WRITTEN PROBLEM>
Repeat verbatim, and only, the lines of the data below, beginning at the line that contains "obj.data.transform(obj.matrix_world)" and stopping after the line that contains "Model this object".

[Entries with model source code]
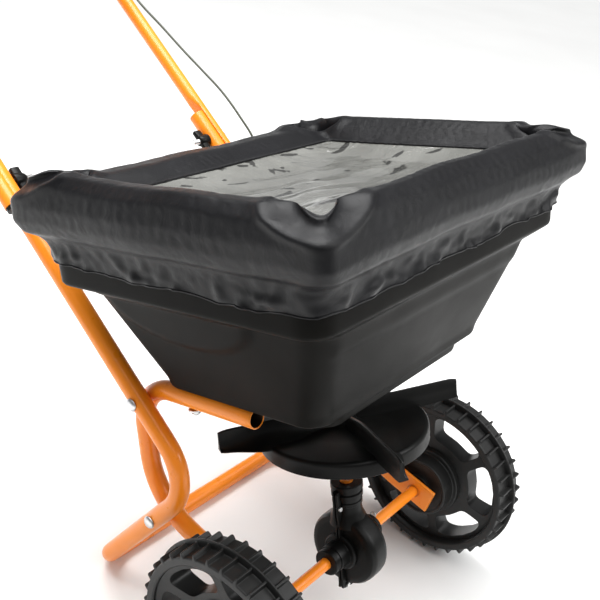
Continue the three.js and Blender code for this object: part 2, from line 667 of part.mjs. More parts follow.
function wingKnobBody(side) {
  const [y, z] = handle.bolt;
  const face = stand.x - tube.radius - gap;
  const hub = rodX(10, side * face, side * (face - 22), y, z, 10);
  const wings = handleBox(...[side * (face - 24), side * (face - 6)].sort((a, b) => a - b), -21, 21, -5, 5);
  return cut(join(hub, wings), rodX(4.3, side * 100, side * 200, y, z, 8));
}

const shaftBushBody = () => cut(rodZ(9, 82, gearbox.top + 3, 0, 0, 12), rodZ(4.4, 60, 120, 0, 0, 12));

// Assembly
const machine = new THREE.Group();
function add(name, body, material) {
  const mesh = new THREE.Mesh(surface(body), material);
  mesh.name = name;
  machine.add(mesh);
}

const sides = [["right", -1], ["left", 1]];
add("stand_tube", standBody(), orange);
add("hopper", hopperBody(), blackPlastic);
add("outlet_plate", outletPlateBody(), zinc);
add("gate", gateBody(), zinc);
add("cable_stop", cableStopBody(), zinc);
add("gearbox_front", gearboxHalfBody(-1), blackPlastic);
add("gearbox_rear", gearboxHalfBody(1), blackPlastic);
add("gearbox_screw_upper_right", gearboxScrew(-23, 68), zinc);
add("gearbox_screw_upper_left", gearboxScrew(23, 68), zinc);
add("gearbox_screw_lower_right", gearboxScrew(-15, -55), zinc);
add("gearbox_screw_lower_left", gearboxScrew(15, -55), zinc);
add("shaft_bush", shaftBushBody(), acetal);
add("axle", axleBody(), orange);
add("crown_gear", crownGearBody(), acetal);
add("cotter_pin_gearbox", cotterBody(57, 1.6), zinc);
add("spinner_shaft", shaftBody(), zinc);
add("pinion", pinionBody(), acetal);
add("spinner", spinnerBody(), blackPlastic);
add("agitator", agitatorBody(), zinc);
add("upper_handle", upperHandleBody(), orange);
add("handle_grip", gripBody(), foam);
add("control_bracket", controlBracketBody(), zinc);
add("control_lever", controlLeverBody(), orange);
add("lever_knob", leverKnobBody(), blackPlastic);
add("lever_pin", leverPinBody(), zinc);
add("control_cable", tubeAlong(cableStations(), cableRadius, 8), jacket);
add("rain_cover", rainCoverBody(), nylonCloth);
add("cover_window", coverWindowBody(), vinyl);
for (const [where, side] of sides) {
  add(`side_tube_${where}`, sideTubeBody(side), orange);
  add(`axle_bush_${where}`, axleBushBody(side), acetal);
  add(`wheel_${where}`, wheelBody(side), blackPlastic);
  add(`wheel_washer_${where}`, wheelWasherBody(side), zinc);
  add(`cotter_pin_${where}`, cotterBody(side * 269, 2), zinc);
  add(`frame_bolt_upper_${where}`, frameBoltBody(side, ...frameBolts[0]), zinc);
  add(`frame_bolt_lower_${where}`, frameBoltBody(side, ...frameBolts[1]), zinc);
  add(`hopper_bolt_${where}`, hopperBoltBody(side), zinc);
  add(`joint_bolt_${where}`, jointBoltBody(side), zinc);
  add(`wing_knob_${where}`, wingKnobBody(side), blackPlastic);
  add(`handle_plug_${where}`, handlePlugBody(side), blackPlastic);
}

machine.rotation.x = -leanAngle();
const footprint = new THREE.Box3().setFromObject(machine, true);
const middle = footprint.getCenter(new THREE.Vector3());
machine.position.set(-middle.x, -middle.y, -footprint.min.z);

const spreader = new THREE.Group();
spreader.add(machine);
export default spreader;
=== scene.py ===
"""Walk-behind broadcast spreader with a fabric rain cover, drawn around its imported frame.

Pieces are drawn in the machine's own frame: millimetres, level about the axle centre, front
towards -Y. PLACE leans that frame back on to the stand and puts it where the joints say.
"""
import json
import math

import bmesh
import bpy
import numpy as np
from mathutils import Matrix, Vector
from mathutils.noise import noise


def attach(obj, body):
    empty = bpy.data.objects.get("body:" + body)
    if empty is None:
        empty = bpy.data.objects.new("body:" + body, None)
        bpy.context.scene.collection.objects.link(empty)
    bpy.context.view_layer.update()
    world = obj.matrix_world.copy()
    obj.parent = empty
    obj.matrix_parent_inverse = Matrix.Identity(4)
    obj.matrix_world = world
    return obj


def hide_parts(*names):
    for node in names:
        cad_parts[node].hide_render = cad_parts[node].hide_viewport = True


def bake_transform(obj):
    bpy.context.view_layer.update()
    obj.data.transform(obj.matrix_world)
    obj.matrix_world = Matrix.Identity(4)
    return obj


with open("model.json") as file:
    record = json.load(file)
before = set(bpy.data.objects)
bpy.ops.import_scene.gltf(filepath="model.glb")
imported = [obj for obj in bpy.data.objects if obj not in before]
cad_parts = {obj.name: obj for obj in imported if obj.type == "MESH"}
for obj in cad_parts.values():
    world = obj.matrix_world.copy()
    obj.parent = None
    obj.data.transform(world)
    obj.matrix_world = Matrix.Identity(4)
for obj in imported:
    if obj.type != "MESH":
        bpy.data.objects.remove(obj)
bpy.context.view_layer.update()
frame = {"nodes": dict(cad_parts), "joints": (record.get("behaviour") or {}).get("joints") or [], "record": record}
scene = bpy.context.scene

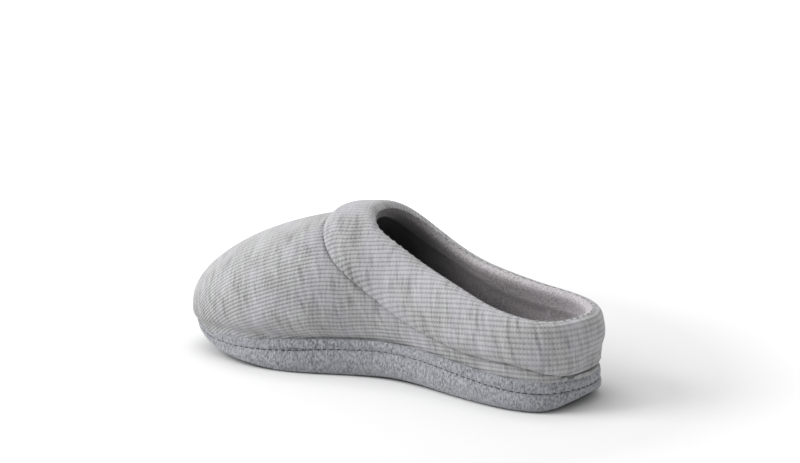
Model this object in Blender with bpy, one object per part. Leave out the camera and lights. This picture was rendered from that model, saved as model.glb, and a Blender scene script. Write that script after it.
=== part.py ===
# Low-backed knitted house slipper, right foot, standing empty on its sole.
# Metres, +Y towards the toe, +X towards the outer side of the foot, +Z up.
# The floor is z = 0 and the back of the heel lies on y = 0 before the last step centres it.
import math

import bmesh
import bpy
import numpy as np

# Driving sizes of the last and the sole
SOLE_LENGTH = 0.262
BALL_WIDTH = 0.099
SOLE_HEIGHT = 0.0227
INSTEP_HEIGHT = 0.0945
TOE_SPRING = 0.0118
HEEL_ROUNDING = 0.0070
ARCH_LIFT = 0.0012

# Sizes of the layers
OUTSOLE_THICKNESS = 0.0025
OUTSOLE_MARGIN = 0.0055
STRIP_THICKNESS = 0.0026
UPPER_WALL = 0.0030
BAND_THICKNESS = 0.0042
BAND_LIP = 0.0016
BAND_EDGE_ROLL = 0.0050
INSOLE_THICKNESS = 0.0040
INSOLE_DISH = 0.0008
INSOLE_DISH_MARGIN = 0.0110
INSOLE_EDGE_ROUND = 0.0010
OUTSOLE_EDGE_ROUND = 0.0008
PLATFORM_FLOOR_CLEARANCE = 0.0008
GIRTH_BULGE = 0.0048
GIRTH_RISE = 0.0120
SEAT_GAP = 0.0003

# Places along the sole, as shares of its length
HEEL_BREAK = 0.07
ARCH_START = 0.26
ARCH_END = 0.58
BALL_BREAK = 0.70
HEEL_CENTRE = 0.14
THROAT = 0.565
TOE_ROUNDING_START = 0.70

# Curves without a unit: powers of the toe spring and of the toe's rounding, how much of
# its thickness the band loses at its rolled seam, and how the lines up the upper turn
TOE_SPRING_POWER = 1.5
TOE_ROUNDING_POWER = 2.6
BAND_EDGE_LOSS = 0.85
PATH_TURN = np.array([0.70, 0.30])
PATH_POWER = 3
FAN_EVENNESS = 0.5

# Mesh fineness: points around the foot, points on a fine line, rows of the upper from its
# seat to the strip's top, on to the band's seam and on to the topline, rows of the band's
# lip, points over its crest, and the angle that still shades smooth
STATIONS_AROUND = 64
OUTLINE_STEPS = 1441
FINE_STEPS = 160
FOOT_STEPS = 12
FOOT_ROWS = 2
VAMP_ROWS = 9
VAMP_CROWDING = 1.35
BAND_ROWS = 6
LIP_ROWS = 2
CREST_TURNS = (36, 72, 108, 144)
SMOOTH_ANGLE = 50

# Edge of the sole in plan: share along the length, then the inner and the outer
# edge as shares of the ball width from the line through the heel
SOLE_EDGE = (
    # along, inner, outer
    (0.000, 0.010, 0.010),
    (0.024, -0.245, 0.215),
    (0.095, -0.374, 0.352),
    (0.206, -0.378, 0.375),
    (0.345, -0.315, 0.394),
    (0.500, -0.292, 0.439),
    (0.655, -0.455, 0.495),
    (0.794, -0.512, 0.465),
    (0.905, -0.440, 0.323),
    (0.976, -0.305, 0.140),
    (1.000, -0.085, -0.085),
)

# Side of the sole: share along, the seam under the strip and the top of the strip as
# shares of the sole height, and how far the upper swells past the sole's edge as a
# share of the girth bulge
SOLE_SIDE = (
    # along, seam, top, swell
    (0.00, 0.49, 0.77, -0.58),
    (0.15, 0.53, 0.84, -0.55),
    (0.33, 0.70, 0.97, -0.30),
    (0.50, 0.74, 1.00, 0.30),
    (0.66, 0.66, 0.96, 0.70),
    (0.82, 0.63, 0.90, 1.00),
    (0.92, 0.61, 0.82, 1.00),
    (1.00, 0.62, 0.77, 1.00),
)

# Side of the platform from the floor to the seam: how far each row stands out from the
# sole's edge as a share of the outsole's margin, and its height as a share of the side
PLATFORM_SIDE = (
    # outset, height
    (-0.47, 0.00),
    (-0.15, 0.13),
    (0.00, 0.36),
    (0.04, 0.62),
    (-0.02, 0.86),
    (-0.18, 1.00),
)
PLATFORM_RECESS_HEIGHT = 0.06

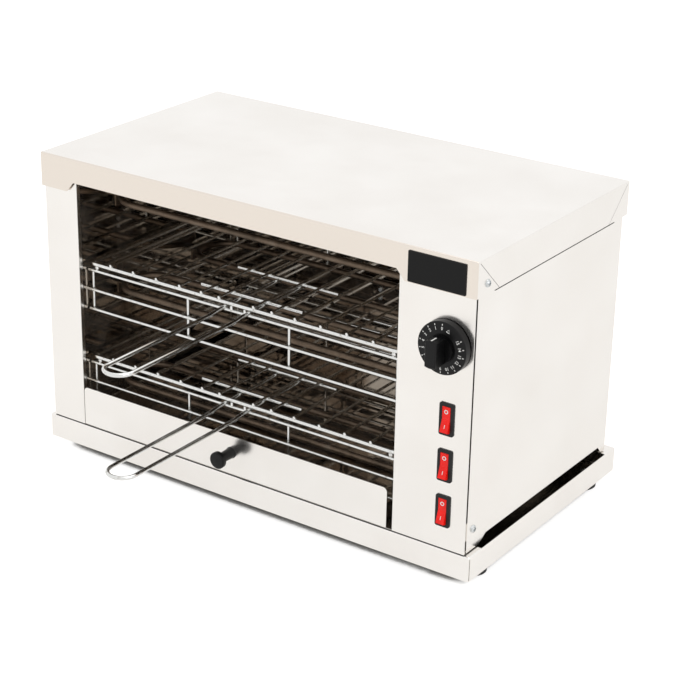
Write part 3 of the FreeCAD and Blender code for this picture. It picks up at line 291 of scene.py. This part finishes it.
# Chromium-plated mild steel wire: a hard bright mirror with fine drawing lines and specks of baked grease
wireFacts = {
    "colour": "#E2E2E0",
    "speck": "#A9A29A",
    "speckSize": 5.0,
    "roughLow": 0.08,
    "roughHigh": 0.2,
}
plateWire, tree = newMaterial("chromePlatedWire")
where = addNode(tree, "ShaderNodeTexCoord")
specks = addNode(tree, "ShaderNodeTexNoise", {"Scale": perMetre(wireFacts["speckSize"]), "Detail": 4.0,
                                              "Roughness": 0.7}, {"Vector": where.outputs["Object"]})
colour = addNode(tree, "ShaderNodeValToRGB",
                 {"ramp": [(0.56, wireFacts["colour"]), (0.74, wireFacts["speck"])]}, {0: specks.outputs[0]})
rough = addNode(tree, "ShaderNodeMapRange",
                {"From Min": 0.4, "From Max": 0.7, "To Min": wireFacts["roughLow"],
                 "To Max": wireFacts["roughHigh"]}, {0: specks.outputs[0]})
steel = addNode(tree, "ShaderNodeBsdfPrincipled", {"Metallic": 1.0},
                {"Base Color": colour.outputs[0], "Roughness": rough.outputs[0]})
addNode(tree, "ShaderNodeOutputMaterial", {}, {"Surface": steel.outputs[0]})

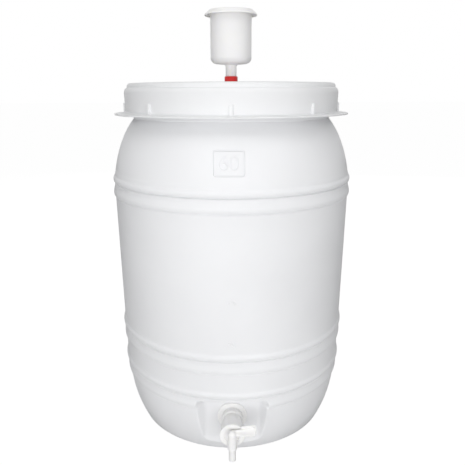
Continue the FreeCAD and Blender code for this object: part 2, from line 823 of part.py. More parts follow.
# ---- tap plug --------------------------------------------------------------------------
def lever_blade_outline(margin):
    """Lever blade seen from its face: u runs out from the plug, v across; margin insets all edges."""
    root = lever_root_width / 2 - margin
    tip = lever_tip_width / 2 - margin
    start = margin * 4
    end = lever_reach - margin
    round_off = lever_tip_round - margin / 2
    diagonal = round_off * (1 - math.sqrt(0.5))
    low_root = VECTOR(start, -root, 0)
    low_tip = VECTOR(end - round_off, -tip, 0)
    end_low = VECTOR(end, -tip + round_off, 0)
    end_high = VECTOR(end, tip - round_off, 0)
    high_tip = VECTOR(end - round_off, tip, 0)
    high_root = VECTOR(start, root, 0)
    return Part.Wire([
        line(low_root, low_tip),
        Part.Arc(low_tip, VECTOR(end - diagonal, -tip + diagonal, 0), end_low).toShape(),
        line(end_low, end_high),
        Part.Arc(end_high, VECTOR(end - diagonal, tip - diagonal, 0), high_tip).toShape(),
        line(high_tip, high_root),
        line(high_root, low_root),
    ])


def make_lever():
    """Blade with a shallow panel and an upstanding lip along its rear edge and round its end."""
    blade = Part.Face(lever_blade_outline(0)).extrude(VECTOR(0, 0, -lever_thickness))
    panel = Part.Face(lever_blade_outline(lever_panel_margin)).extrude(VECTOR(0, 0, -lever_panel_depth))
    lip_rise = VECTOR(0, 0, lever_thickness + lever_lip_height)
    lip_outside = Part.Face(lever_blade_outline(-lever_lip_width)).extrude(lip_rise)
    lip_inside = Part.Face(lever_blade_outline(0)).extrude(lip_rise)
    lip = lip_outside.cut(lip_inside)
    lip.translate(VECTOR(0, 0, -lever_thickness))
    reach = 2 * lever_reach
    end_stop = lever_tip_width / 2 - lever_lip_end_share * lever_tip_width
    window = Part.makeBox(reach, reach, reach, VECTOR(lever_lip_start, end_stop, -reach / 2))
    return blade.cut(panel).fuse(lip.common(window))


def make_plug():
    seam = sleeve_top
    head_top = seam + plug_head_height
    spout_bottom = sleeve_bottom - spout_length
    shaft = upright_cylinder(plug_radius, sleeve_bottom, seam, y=-plug_axis)
    spout = upright_cylinder(spout_radius, spout_bottom, sleeve_bottom, y=-plug_axis)
    spout = spout.makeChamfer(spout_chamfer, circles_at(spout, spout_radius, z=spout_bottom))
    bead_top = sleeve_bottom - plug_bead_gap
    bead = upright_cylinder(plug_bead_radius, bead_top - plug_bead_height, bead_top, y=-plug_axis)
    bead = bead.makeChamfer(plug_bead_chamfer, circle_edges(bead, plug_bead_radius))
    head = upright_cylinder(plug_head_radius, seam, head_top, y=-plug_axis)
    dome = Part.makeSphere(plug_head_radius, VECTOR(0, -plug_axis, head_top), UP, 0, 90, 360)
    lever = make_lever()
    lever.rotate(VECTOR(0, 0, 0), VECTOR(1, 0, 0), lever_tilt)
    lever.rotate(VECTOR(0, 0, 0), VECTOR(0, 1, 0), -lever_rise)
    lever.translate(VECTOR(0, -plug_axis, seam + lever_above_seam))
    plug = shaft.fuse([spout, bead, head, dome, lever])
    bore_top = port_height + port_radius + spout_bore_past_port
    axial_bore = upright_cylinder(spout_bore_radius, spout_bottom - 1, bore_top, y=-plug_axis)
    port_centre = VECTOR(0, -plug_axis, port_height)
    side_port = Part.makeCylinder(port_radius, 2 * plug_radius, port_centre, VECTOR(-1, 0, 0))
    return plug.cut(axial_bore).cut(side_port)


# ---- build -----------------------------------------------------------------------------
os.makedirs("parts", exist_ok=True)
for section_node, section in barrel_sections():
    export(section, section_node)
export(make_lid(), "lid")
export(make_gasket(), "lid_gasket")
export(make_grommet(), "airlock_grommet")
export(make_cup(), "airlock_cup")
export(make_bell(), "airlock_bell")
export(make_cap(), "airlock_cap")
export(make_outer_washer(), "tap_outer_washer")
export(make_inner_washer(), "tap_inner_washer")
export(make_nut(), "tap_nut")
export(make_tap_body(), "tap_body")
export(make_plug(), "tap_plug")
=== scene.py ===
import bisect
import math
import bpy
from mathutils import Matrix, Vector


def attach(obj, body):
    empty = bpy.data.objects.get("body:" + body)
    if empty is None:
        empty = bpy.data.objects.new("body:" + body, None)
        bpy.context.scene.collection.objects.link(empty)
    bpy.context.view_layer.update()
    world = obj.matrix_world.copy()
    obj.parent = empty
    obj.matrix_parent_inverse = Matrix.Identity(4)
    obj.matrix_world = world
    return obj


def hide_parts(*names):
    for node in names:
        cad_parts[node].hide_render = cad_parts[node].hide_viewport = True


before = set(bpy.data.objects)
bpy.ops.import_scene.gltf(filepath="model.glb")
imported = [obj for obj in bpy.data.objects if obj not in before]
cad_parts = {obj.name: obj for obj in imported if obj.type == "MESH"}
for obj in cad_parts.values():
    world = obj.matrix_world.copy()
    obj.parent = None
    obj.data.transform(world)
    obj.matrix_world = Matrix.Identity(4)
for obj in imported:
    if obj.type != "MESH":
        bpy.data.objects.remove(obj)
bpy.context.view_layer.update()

# Looks of the wide-neck fermentation barrel: smooth blow-moulded shell with its tap pocket, screw lid,
# cup airlock and drain tap, on a white studio floor. Sizes are in millimetres, turned to metres by MM.

MM = 0.001
UPRIGHT = (0, 0, 1)
TINY = 0.001                                   # keeps a division away from zero

# ---- barrel ----------------------------------------------------------------------------
WALL = 3.5
RING_GROOVES = (107.7, 172.3, 424.1)
HEEL = (167.4, 2.2)
BASE_FLAT_RADIUS = 163.5
HUB_RADIUS = 60.0
CHANNEL_RADIUS = 135.0
CHANNEL_DEPTH = 2.5
CHANNEL_SIDE = 4.0
BOWL_TOP_RADIUS = 188.9
LOW_WALL_RADIUS = 192.3
MID_WALL_RADII = (193.9, 197.8)
SHOULDER_FOOT = (197.2, 435.1)
SHOULDER_BEND = (183.0, 489.0)
SHOULDER_LEAN = 7.8                            # degrees from the vertical where the shoulder starts
NECK_RADIUS = 162.0
NECK_ROOT = 524.6
NECK_RIM = 573.0
NECK_RIM_ROUND = 2.0                           # the rim's rounding ends less than this far below it
BOWL_BULGE = 4.3
BAND_EDGE = -22.3                              # heights of a ring pair, from its groove
RING_TOP = 11.0
CAVITY_NARROWING = 0.5                         # of the inner skin over the height of the lowest ring pair
CAVITY_ROWS = (125.0, 118.7, 115.0, 111.0, 107.0, 103.0, 99.0, 95.0, 90.0)
TURN_STEPS = 288
SHELL_SHARP = 30                               # edges that turn more than these degrees look sharp
BARREL_SHARP = 35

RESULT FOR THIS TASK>
    obj.data.transform(obj.matrix_world)
    obj.matrix_world = Matrix.Identity(4)
    return obj


with open("model.json") as file:
    record = json.load(file)
before = set(bpy.data.objects)
bpy.ops.import_scene.gltf(filepath="model.glb")
imported = [obj for obj in bpy.data.objects if obj not in before]
cad_parts = {obj.name: obj for obj in imported if obj.type == "MESH"}
for obj in cad_parts.values():
    world = obj.matrix_world.copy()
    obj.parent = None
    obj.data.transform(world)
    obj.matrix_world = Matrix.Identity(4)
for obj in imported:
    if obj.type != "MESH":
        bpy.data.objects.remove(obj)
bpy.context.view_layer.update()
frame = {"nodes": dict(cad_parts), "joints": (record.get("behaviour") or {}).get("joints") or [], "record": record}
scene = bpy.context.scene

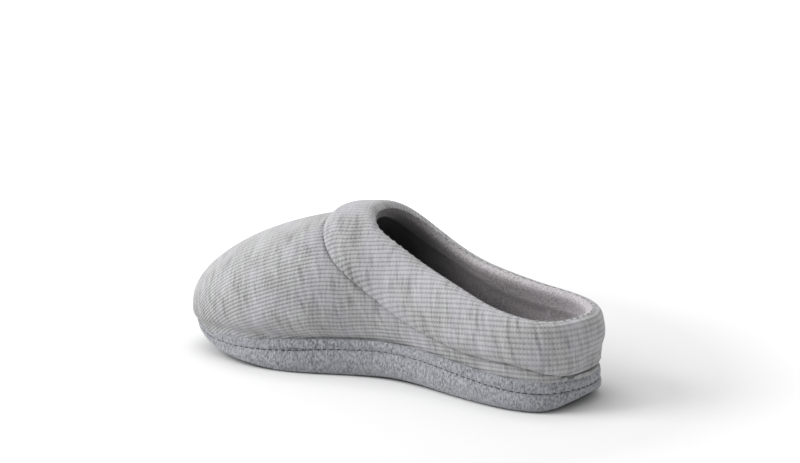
Model this object in Blender with bpy, one object per part. Leave out the camera and lights. This picture was rendered from that model, saved as model.glb, and a Blender scene script. Write that script after it.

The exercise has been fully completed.